While Protestants are not yet unified on all important points of doctrine, the unity we do and will have is established through reasoned arguments and Spirit led convictions rather than threat. Rome threatens and forces unity. The unity Roman Catholics have (which is nothing close to what her apologists claim) is a forced unity. It is a forced, inorganic unity, established via threat, to a formality. Protestant unity on the other hand experiences natural growth by the Spirit and consists in spiritual union through the Gospel.


In Owen’s final analysis, Rome champions nothing but external formalism. Indefectibility has become mere dogmatic pronouncements. Unity has nothing to do with love, charity, and communion, but is only submission to a singular office. The church is nothing more than doctrinal list; her unity is mere submission to a Pope. Rome has drained the church of her spiritual life.
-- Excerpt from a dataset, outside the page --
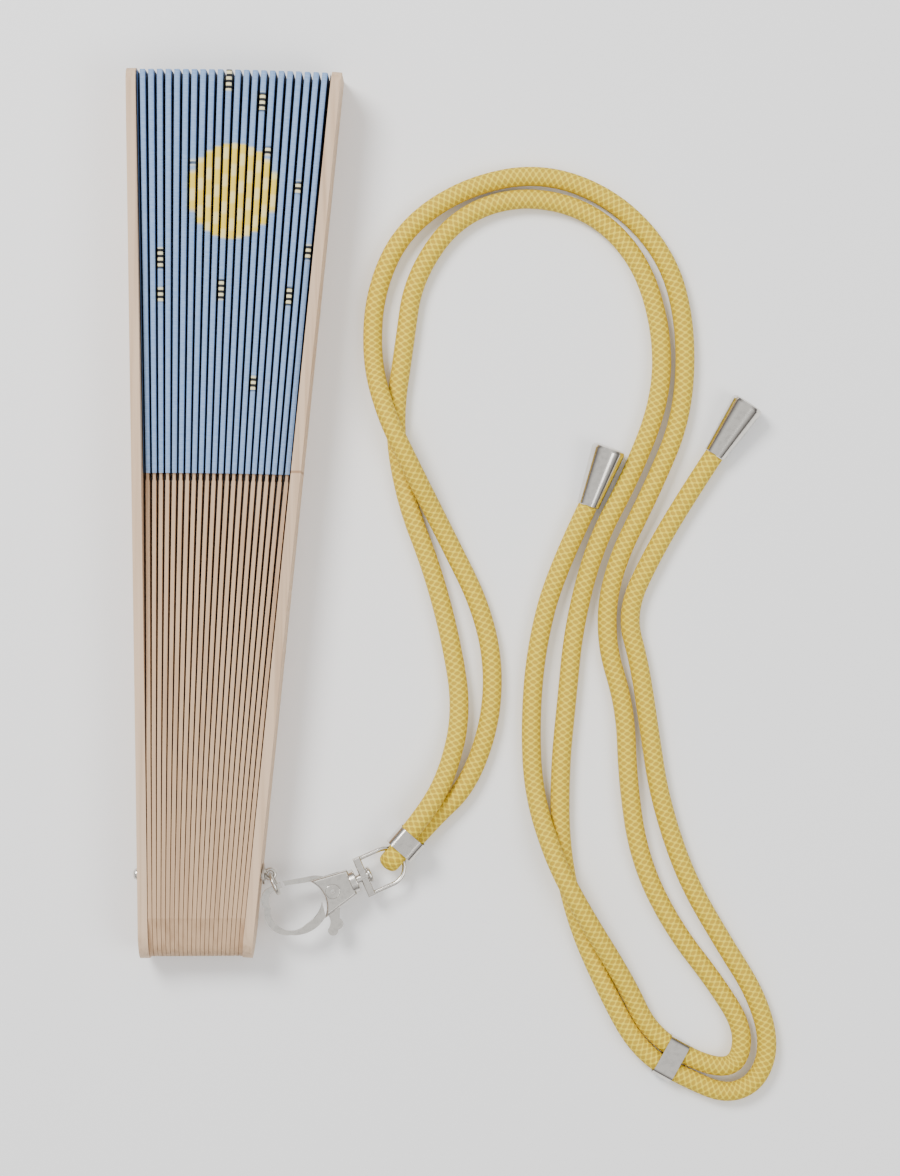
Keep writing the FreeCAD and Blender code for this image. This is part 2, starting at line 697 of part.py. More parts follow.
def wire_spot():
    """Where the band's axis meets the round of the bail's wire, in the clasp's plane."""
    start = CLASP.inverse().multVec(BAND.Base)
    way = CLASP.Rotation.inverted().multVec(BAND.Rotation.multVec(Vector(-1, 0, 0)))
    centre_u, reach = size("bail_shoulder"), size("bail_half_width") - size("bail_wire")
    a, b = start.x - centre_u, start.y - 0.1
    half = a * way.x + b * way.y
    scale = way.x * way.x + way.y * way.y
    along = (-half - math.sqrt(half * half - scale * (a * a + b * b - reach * reach))) / scale
    return CLASP.multVec(Vector(start.x + along * way.x, start.y + along * way.y, 0))


WIRE_SPOT = wire_spot()
fold_place = Placement(Vector(BAND.Base.x, BAND.Base.y, WIRE_SPOT.z), BAND.Rotation)
solid_feature("cord_fold", make_fold(), fold_place)

slide_a, slide_b = Vector(*ROUTE_A[27]), Vector(*ROUTE_B[25])
way = (Vector(*ROUTE_A[27]) - Vector(*ROUTE_A[28])).normalize()
middle_a = Vector(107.85, -48.49, 3.02) + Vector(0.485, 0.875, 0) * (R + 0.18)
middle_b = Vector(107.85, -48.49, 3.02) - Vector(0.485, 0.875, 0) * (R + 0.18)
SLIDER = Placement((middle_a + middle_b) * 0.5, heading(Vector(0, 0, 0), Vector(0.875, -0.485, 0)))
TO_A2, TO_B2 = (SLIDER.inverse().multVec(p) for p in (middle_a, middle_b))
band = hollow_band(TO_A2, TO_B2, BAND_GAP, size("band_wall"), size("band_length"), 0.85 * R)
solid_feature("slider_band", band, SLIDER)


def make_ferrule():
    long, mouth, wide = size("ferrule_length"), size("ferrule_mouth_radius"), size("ferrule_end_radius")
    edge = size("ferrule_edge")
    shape = revolved([(0, 0), (0, mouth - 0.2), (0.2, mouth), (long - edge, wide),
                      (long - 0.3 * edge, wide - 0.3 * edge), (long, wide - edge), (long, 0)])
    bore = Part.makeCylinder(R + size("ferrule_bore_clearance"), size("ferrule_bore_depth"),
                             Vector(0, 0, 0), Vector(1, 0, 0))
    return shape.cut(bore)


def ferrule_place(route, end):
    mouth = Vector(*route[-1])
    far = Vector(end[0], end[1], size("ferrule_end_radius") + 0.2)
    return Placement(mouth, heading(mouth, far))


FERRULES = [ferrule_place(ROUTE_A, ferrule_ends["a"]), ferrule_place(ROUTE_B, ferrule_ends["b"])]
ferrules = []
for place in FERRULES:
    piece = make_ferrule()
    piece.Placement = place
    ferrules.append(piece)
solid_feature("cord_ferrules", Part.makeCompound(ferrules))

make_cord("cord_a", ROUTE_A)
make_cord("cord_b", ROUTE_B)

doc.recompute()
for thing in SUBPARTS:
    bad = [s for s in thing.State if s in ("Invalid", "Error")]
    if bad or thing.Shape.isNull() or not thing.Shape.isValid():
        raise RuntimeError("%s failed: %s" % (thing.Label, thing.State))
os.makedirs("parts", exist_ok=True)
for thing in SUBPARTS:
    thing.Shape.exportStep("parts/%s.step" % thing.Label)
print("wrote", len(SUBPARTS), "nodes")
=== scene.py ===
"""A closed folding hand fan with a clasp and a cord lanyard, dressed round its CAD frame."""
import math

import bpy
from mathutils import Matrix, Vector


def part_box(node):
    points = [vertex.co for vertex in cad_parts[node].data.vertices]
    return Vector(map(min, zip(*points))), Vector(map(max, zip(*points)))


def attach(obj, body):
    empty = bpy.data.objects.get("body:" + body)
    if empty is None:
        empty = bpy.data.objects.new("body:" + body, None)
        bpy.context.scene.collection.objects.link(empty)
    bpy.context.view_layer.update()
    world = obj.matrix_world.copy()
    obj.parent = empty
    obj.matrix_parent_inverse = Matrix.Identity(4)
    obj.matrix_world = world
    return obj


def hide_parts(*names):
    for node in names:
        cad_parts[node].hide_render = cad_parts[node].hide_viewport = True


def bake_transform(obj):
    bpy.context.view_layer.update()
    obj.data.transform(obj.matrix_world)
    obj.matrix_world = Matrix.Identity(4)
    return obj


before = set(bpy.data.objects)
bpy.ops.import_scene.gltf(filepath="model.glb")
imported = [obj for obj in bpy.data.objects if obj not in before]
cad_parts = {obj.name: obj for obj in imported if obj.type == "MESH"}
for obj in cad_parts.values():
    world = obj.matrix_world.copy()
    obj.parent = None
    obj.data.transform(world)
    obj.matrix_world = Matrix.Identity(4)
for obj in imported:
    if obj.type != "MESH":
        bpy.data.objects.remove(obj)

bl_info = {
    "name": "Folding hand fan",
    "version": (1, 0, 0),
    "blender": (4, 5, 0),
    "location": "3D View > Sidebar > Fan",
    "description": "Leaf, cord and finishes of a closed folding hand fan",
    "category": "Object",
}

MM = 0.001
CLEAR = 0.00006               # cloth's distance from the stick's face
FOLD_LIFT = 0.00022           # how far the cloth bulges over a stick
FOLD_LEAN = 0.0003            # how far the fold reaches past the stick on its left
FOLD_SHARES = (0.0, 0.15, 0.35, 0.5, 0.65, 0.85)
FOLD_SIDES = 20
FOLD_RUN = 5                  # steps along each straight side of the cord's fold
FOLD_TURN = 12                # steps round the bail's wire
FOLD_STEP = 0.0009            # length of cord between two rings of the fold
FLOOR_HALF = 12.0
CAMERA_PLACE = (0.0502, 0.0742, 0.8)
CAMERA_LENS = 122.1
LIGHT_TARGET = (0.05, 0.07, 0)
LAST = 23                     # the far guard's number; the eye guard is 0
LOW, OVER = 2.55, 8.0         # height of a strand's centre on the table and on top of another, mm
ROUTE_A = [
    (39.705, 7.114, 3.05), (45.22, 13.46, 2.95), (55.6, 23.2, LOW), (62, 44, LOW), (60, 66, LOW),
    (48, 90, LOW), (39.6, 106.6, OVER), (33.4, 119.5, OVER), (29.6, 134, LOW), (30.6, 152, LOW),
    (38, 168, LOW), (54, 179, LOW), (74, 183, LOW), (93, 176, LOW), (107, 161, LOW), (112, 142, LOW),
    (111, 119, LOW), (103, 100, LOW), (92.5, 79, LOW), (90.5, 61, LOW), (96, 43, LOW),
    (96.6, 24, LOW), (99.6, 3.5, LOW), (108, -14, LOW), (120, -29.5, LOW), (127, -41, LOW),
    (125.4, -50.6, LOW), (117.27, -50.74, 3.02), (102.55, -42.58, 3.02), (96, -28.4, 4),
    (84.3, -9.6, OVER), (77, 4.2, OVER), (71.8, 21.5, LOW), (71.2, 41, LOW), (72.9, 59.5, LOW),
    (77.7, 78, LOW), (86.2, 95.7, 3.05),
]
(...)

Instead of the gold shield of that heavenly love for one another in Christ and for his sake by which grace renews the souls of believers, Rome has set up the bronze shield of a profession of outward works of charity and generosity, measured and valued by the rewards which the church of Rome gives in return for these works done for her benefit and worldly enrichment and advancement. Instead of the gold shield of the Spirit’s effective works of grace in the soul, Rome has set up the bronze shield of outward man-made ordinances. The gold shield of regeneration becomes the bronze shield baptism. The gold shield of growth in grace becomes the bronze shield of episcopal confirmation. The gold shield of the application by faith of the blood of Christ once offered in that holy sacrifice for us is replaced by the worthless bronze shield of the daily sacrifice of the mass offered for the sins of the living and the dead. The gold shield of spiritual mortification of sin is replaced by the bronze shields of penances and severe, painful bodily punishments. In the place of the gold shield of the Spirit of grace and supplication ruling in worship are set up the bronze shields of man-made liturgies invented and composed by they know not whom.